74% of the Pacific Northwest is experiencing drought conditions, with the region's rain and snow season set to end in April.

The drought in the Western United States shows no signs of relief, and there are new warnings two states could face even worse conditions than last year.

Conditions are still bad and will likely be significant this summer and fall in California, but climatologists are now saying the drought is going to be much worse in Oregon and Idaho this year.

Scientists say it will be worse than the past two years and residents should prepare now for severe drought, large wildfires and record-low stream flows — which will impact salmon supply.
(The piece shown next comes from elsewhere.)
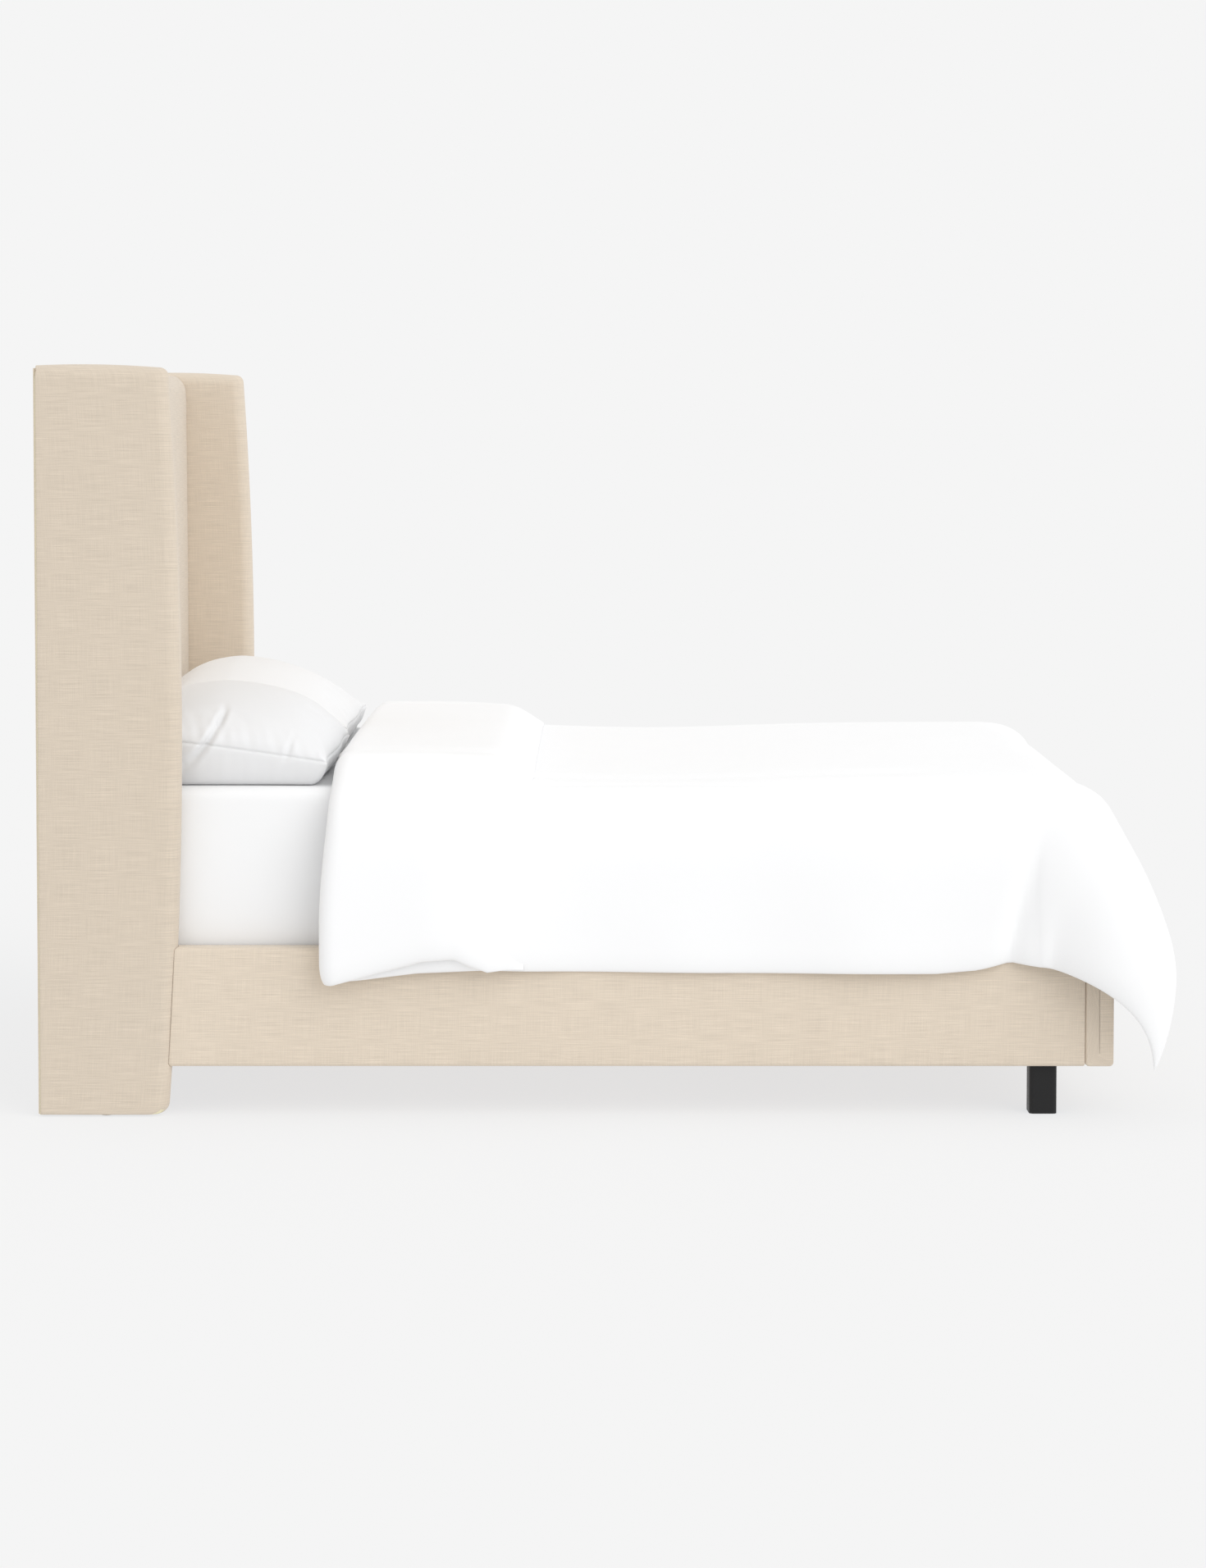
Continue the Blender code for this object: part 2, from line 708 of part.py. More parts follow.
def build_pillows(lift):
    """Two pillows side by side, each in a case that is open at its inner end."""
    base = world_place(lift)
    for side_name, side in SIDES:
        half_x, half_y, half_z = PILLOW_HALF
        centre = Vector((side * PILLOW_X, back(PILLOW_DEPTH), MATTRESS_TOP_Z + 2 * GAP + half_z))
        frame = add_frame(f"pillow_{side_name}_lift", centre - base, lift)
        case = add_object(
            f"pillowcase_{side_name}", pillow_mesh(PILLOW_HALF), "sheet", (0, 0, 0), frame
        )
        bm = bmesh.new()
        bm.from_mesh(case.data)
        ends = [f for f in bm.faces if f.calc_center_median().x * side < -0.90 * half_x]
        bmesh.ops.delete(bm, geom=ends, context="FACES")
        bm.to_mesh(case.data)
        bm.free()
        wall = case.modifiers.new("wall", "SOLIDIFY")
        wall.thickness = LINEN
        wall.offset = -1.0
        inner = tuple(size - 2.2 * LINEN for size in PILLOW_HALF)
        add_object(f"pillow_{side_name}", pillow_mesh(inner), "down", (0, 0, 0), frame)


def pillow_mesh(half):
    """A crowned cushion: a sphere squared off in plan, thinner towards its edges."""
    bm = bmesh.new()
    bmesh.ops.create_uvsphere(bm, u_segments=20, v_segments=16, radius=1.0)
    power = 2.0 / PILLOW_POWER
    for vertex in bm.verts:
        plan = [math.copysign(abs(c) ** power, c) for c in (vertex.co.z, vertex.co.x)]
        vertex.co = (plan[0] * half[0], plan[1] * half[1], vertex.co.y * half[2])
    return bm


def build_duvet(lift):
    """A lofty sheet draped over the mattress and down three sides, folded back at the head."""
    lying, hanging = 7, 7
    rows_lying = 22
    bm = bmesh.new()
    bmesh.ops.create_grid(
        bm, x_segments=2 * (lying + hanging), y_segments=rows_lying + hanging, size=0.5
    )
    lofts = []
    for vertex in bm.verts:
        column = abs(2 * vertex.co.x) * (lying + hanging)
        row = (0.5 - vertex.co.y) * (rows_lying + hanging)
        across = math.copysign(spaced(column, lying, MATTRESS_HALF, hanging), vertex.co.x)
        along = spaced(row, rows_lying, MATTRESS_FOOT - DUVET_HEAD, hanging)
        lofts.append(duvet_loft(across, along) / DUVET_FOLDED)
        vertex.co = drape(across, along)
    duvet = add_object("duvet", bm, "duvet", -world_place(lift), lift)
    group = duvet.vertex_groups.new(name="loft")
    for index, weight in enumerate(lofts):
        group.add([index], weight, "REPLACE")
    loft = duvet.modifiers.new("loft", "SOLIDIFY")
    loft.thickness = DUVET_FOLDED
    loft.offset = 1.0
    loft.vertex_group = "loft"
    return duvet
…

This 22-year "megadrought" is the worst in the last 1,200 years — and climate change is part of of the problem. The fire risk for central Oregon is predicted to be above normal starting in May — one of the earliest starts to the fire season in the state's history.

Seventy-four percent of the Pacific Northwest is experiencing drought conditions. More than 90% of Oregon is in some level of drought. The same can be said for 84% of Idaho.

The winter and spring is when the states get most of their water, but the La Niña weather pattern and warming northern Pacific Ocean waters have impacted precipitation, and there are no big storms predicted for the region.

This year's winter weather wasn't enough to snap the megadrought as 59% of the U.S. is dealing with some level of drought conditions. That's up slightly from last week and up dramatically from the same time last year.

The rain and snow season along the West Coast ends in April, so there are only a few weeks left to fill the reservoirs. However, many climatologists have lost hope for a "miracle March" to end — or even improve — the drought in the entire Western United States.